I have been curious about this idea for a long time. Consider the situation the USA is in right now. What percentage of all transactions which occur in the US economy right now pass through a payment processor? I would imagine the majority, and growing. And payment processors don't just charge for their services. They charge a percentage of the size of the transaction. Their cost to provide the service of moving numbers from one place to another over a wire does not increase for larger numbers, yet they still insist that the parties in the transaction pay more to move larger numbers.

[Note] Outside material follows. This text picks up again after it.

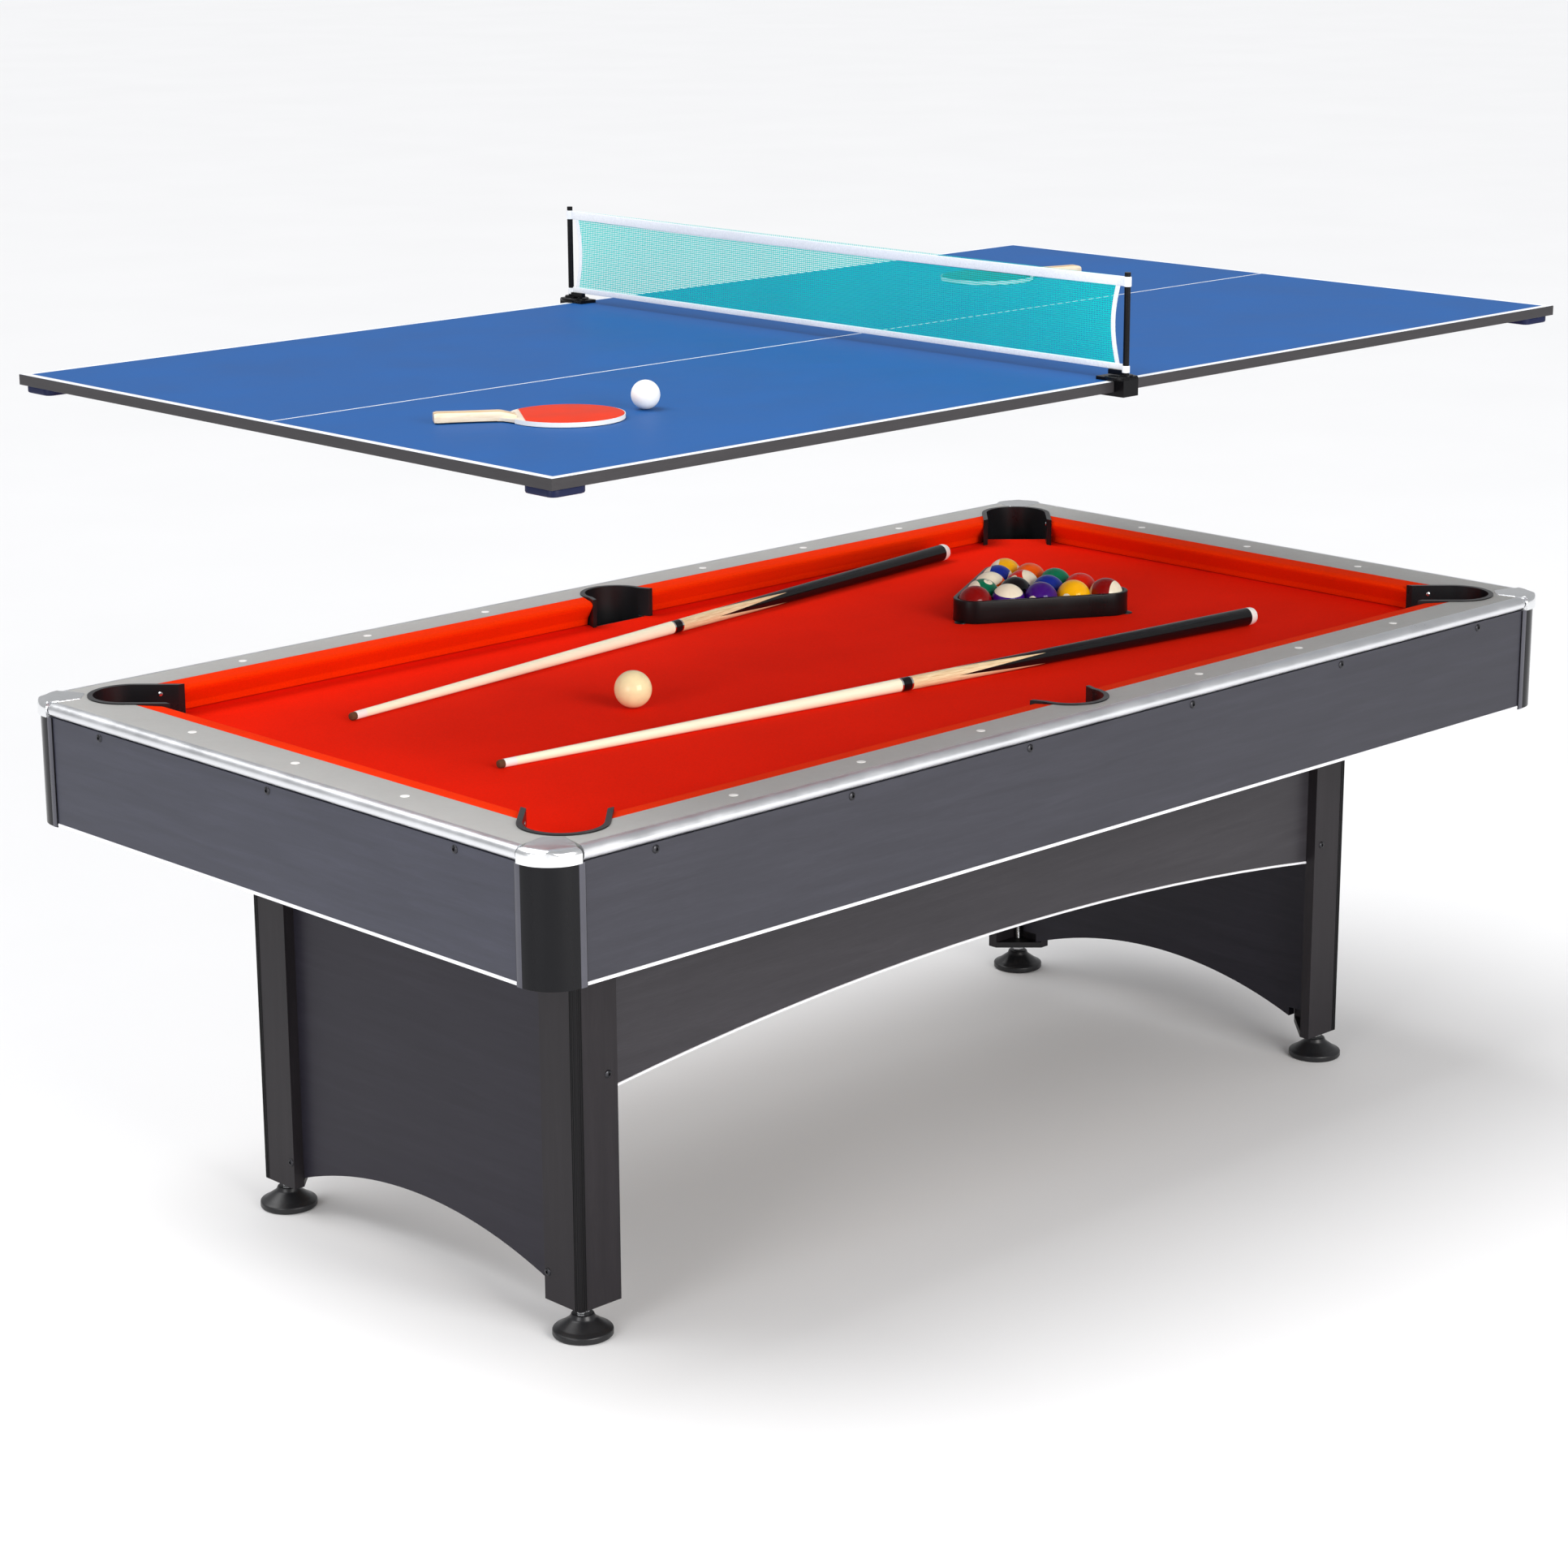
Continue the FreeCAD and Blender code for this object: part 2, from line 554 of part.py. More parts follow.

This makes payment processors a de-facto taxing body and gives them at least as much control over the monetary supply in a society as any central bank. If the Federal Reserve decided to take actions that private banks or payment processors disagreed with, it is entirely within their legal power to adjust the rates they charge and counteract the central bank. This is very dangerous. It's terribly unfortunate that modern government is so packed with nibshits and the clinically paranoid that they would never again back a currency which offers the same features as cash (untraceable, unfreezable, etc), but even without those, just escaping from the tyranny of payment processors might be worth it.
If we could somehow move from private banks to a public distributed ledger that worked Government-style, we could probably reduce taxes and streamline a lot of things.
Would not proof-of-stake be an algorithmic calculation, available to anyone with the dataset (blockchain) and the computational power? Right now certain credit card companies charge a fee for calculation of a credit score (at that instant/ on the fly). Presumably in a cryptocoin economy everyone who has access to the dataset and knows the formula could tell you the proof-of-stake. Banks historically act as a time-throttler on transfer of funds, making sure the economy does not move without the inner cogs of the banks turning first. It is widespread now globally. With a cryptocoin economy, banks would not throttle time any longer and would instead help facilitate additions to the blockchain (via fee) as many exchanges currently do. What all factors does one need for proof-of-stake?
Aka: how interested are people in a cryptocurrency worth market value minus 20 trillion $?